Premier coup de génie : faire l’acquisition auprès de la veuve d’Édouard Manet de peintures et de dessins non achevés de l’impressionniste, qu’il présente lors de sa première exposition. Celle-ci remporte un franc succès, épatant notamment Edgar Degas et Auguste Renoir, qui choisissent Vollard pour les représenter. Paul Gauguin, Henri Matisse et Vincent Van Gogh trouvent aussi leur place sur ses murs. Mais le travail du Néerlandais rencontre peu d’attention : « Je pensais qu’il n’avait aucun avenir et j’ai laissé partir ses tableaux pour presque rien », regrettera-t-il… Mais il est un artiste dont le nom restera indéniablement lié au sien : Paul Cézanne. Alors que personne ne s’intéresse au peintre d’Aix-en-Provence, le galériste l’expose dès 1895 et lui achète de nombreuses œuvres pour trois fois rien. Il accumule celles-ci jusqu’à la mort du peintre, alors que le prix de ses toiles s’envole. En 1901, c’est chez lui que s’expose pour la première fois un jeune Espagnol tout juste débarqué à Paris : un certain Pablo Picasso.

Polyvalent

Le succès et la pérennité d‘Ambroise Vollard sont aussi dus à la diversité de ses activités. Aux peintres dont il s’occupe, il propose de s’essayer aux estampes, à la sculpture, à la gravure ou à la lithographie. Lui-même ne se borne pas au commerce de l’art. « Ambroise Vollard, éditeur » sonne drôlement bien à ses oreilles… Il y consacre alors toute son énergie et publie des recueils illustrés par les grands artistes de son temps. Au contact du poète Alfred Jarry, il se lance même dans l’écriture, livrant notamment des monographies sur Cézanne, Degas ou Renoir et une autobiographie. Alors qu’il s’apprête à constituer un musée à partir de sa collection, un accident de voiture stoppe d’un coup ses projets… et sa vie. Le 22 juillet 1939, un cahot aurait projetté sur sa nuque une statue posée sur la plage arrière… Sans testament récent ni héritier direct, sa disparition engendre un véritable imbroglio juridique et sa collection est dispersée.
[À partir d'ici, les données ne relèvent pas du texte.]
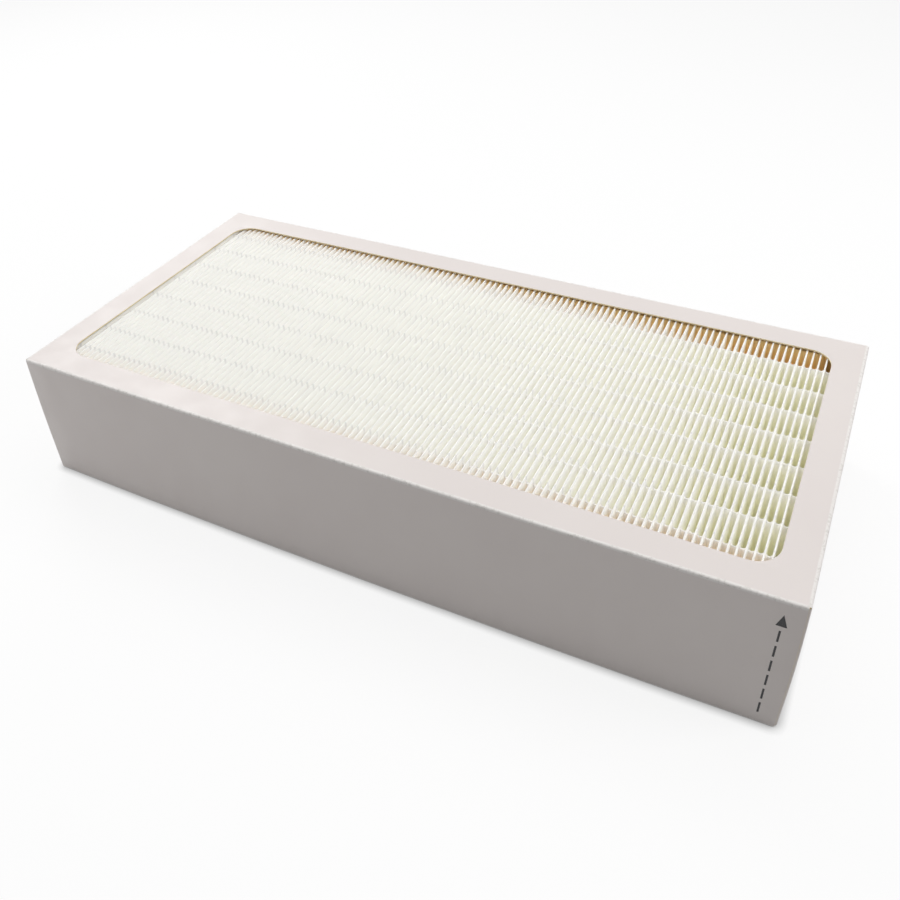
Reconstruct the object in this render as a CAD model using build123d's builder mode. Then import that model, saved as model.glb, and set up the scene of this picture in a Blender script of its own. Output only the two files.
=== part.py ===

Il laisse cependant un héritage culturel inestimable : non seulement il a transformé le marché de l’art en soutenant des artistes modernes marginalisés, mais il a aussi contribué à faire reconnaître leur talent, influençant durablement la valeur de leurs œuvres et façonnant les goûts du public, contre les institutions traditionnelles.